Much depends on the individual practitioner, where he or she learns the technique from (Self-Realization Fellowship? Maharishi Mahesh Yogi? Thich Nhat Hanh? Etc), and for what purpose one is learning or practicing (Health? Mental wellness? Oneness? Inner Peace? Etc).
Let us be content, at this point, to come to the basic understanding that meditation can be a tool for development of one’s consciousness, a means by which to reconnect with That which we may have become separated from in our busy lives here on this planet, a way to calm and focus ourselves so that we can be more satisfied with who we are and how we go about our life, and/or a way to deepen our understanding of the Universe.
How does that sound?
We’ll offer some general tips on how to meditate in another article. For now… Thanks for reading!
2019 Update
It just occurred to me how old this article is! I originally wrote and published this in 2013. Sometimes I forget I’ve had this website for that long!
Anyway, since 2013, I’ve read and learned even more about meditation. For one example, I have since embraced numerous meditation techniques as taught by Dr. Joe Dispenza (whom I hadn’t even heard of yet in 2013) since his explanations and techniques seem to tie together a lot of beliefs and ideas that I have come to understand over the years.
Also, I’ve had a number of pretty amazing experiences – some in just the past year alone – that lead me to believe I am on the right path when it comes to my own journey.

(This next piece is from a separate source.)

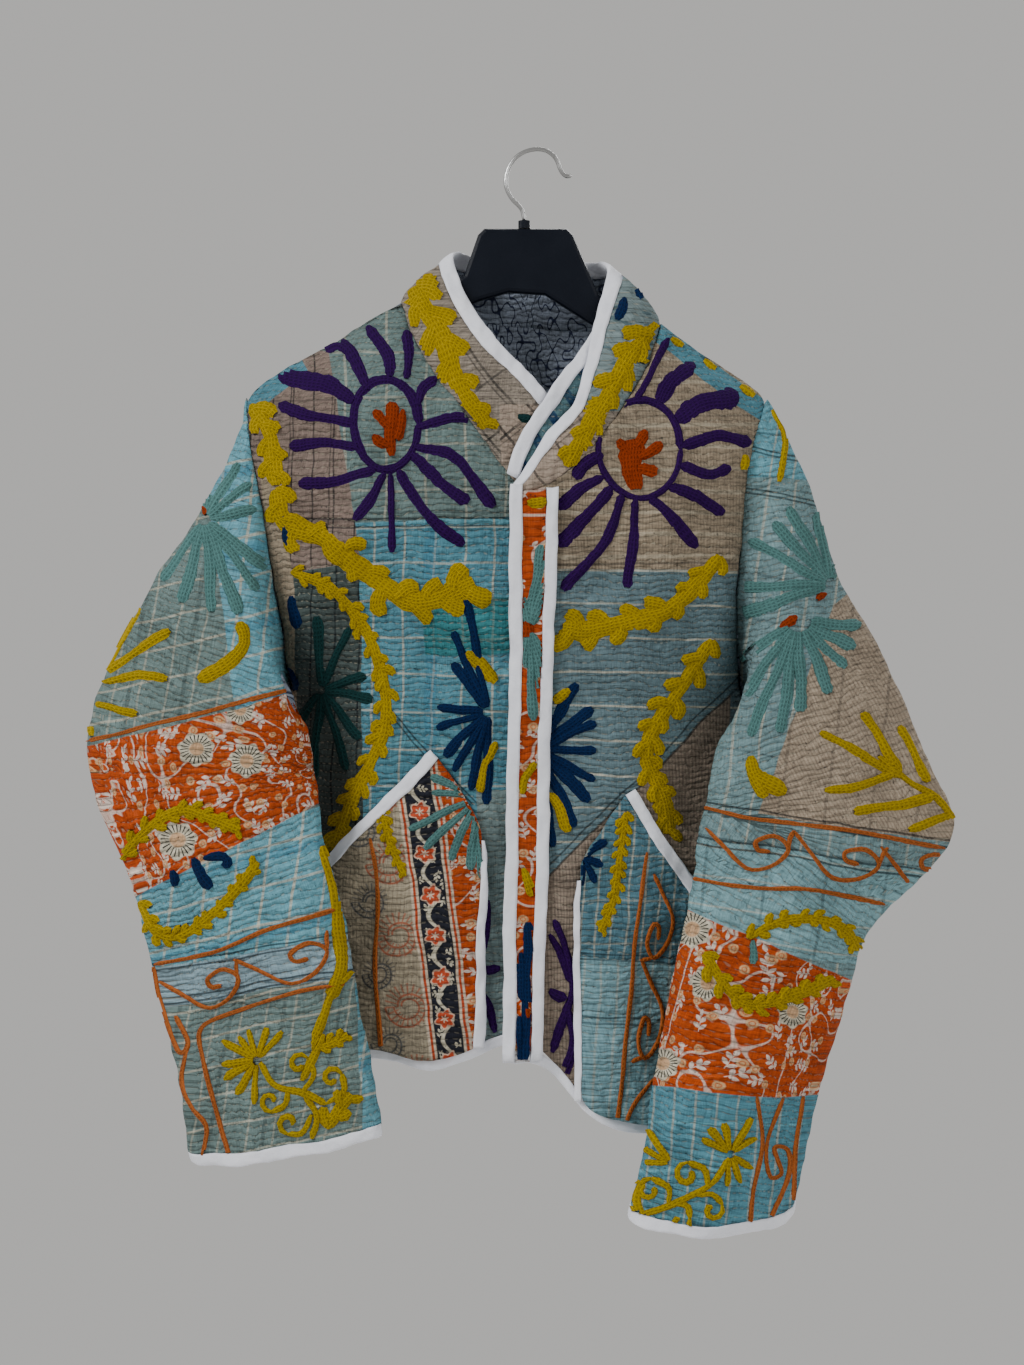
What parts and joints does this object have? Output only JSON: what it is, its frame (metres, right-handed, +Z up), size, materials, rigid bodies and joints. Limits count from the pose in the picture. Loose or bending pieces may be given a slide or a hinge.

So, what I am hoping to do as I continue writing on this blog is to introduce even more tools that I wasn’t even remotely aware of when I first began writing here in 2013. Thanks for being here!
References:
Chopra, Deepak. Ageless Body, Timeless Mind. New York: Harmony Books, 1993. Print.
Davis, Roy Eugene. The Potential Is Within You. Lakemont, GA: CSA Press, 1982. Print.
Holmes, Ernest. The Science of Mind. New York: Penguin Putnam Inc. 1997. Print.
Nhat Hanh, Thich. The Miracle of Mindfullness. Translated by Mobi Ho. Boston, MA: Beacon Press, 1987. Print.
Ryrie, Charles Caldwell. The Ryrie Study Bible (New American Standard Translation). Chicago, IL: Moody Press, 1978. Print.
Yogananda, Paramahansa. Autobiography of a Yogi. Los Angeles, CA: Self-Realization Fellowship, 1987. Print.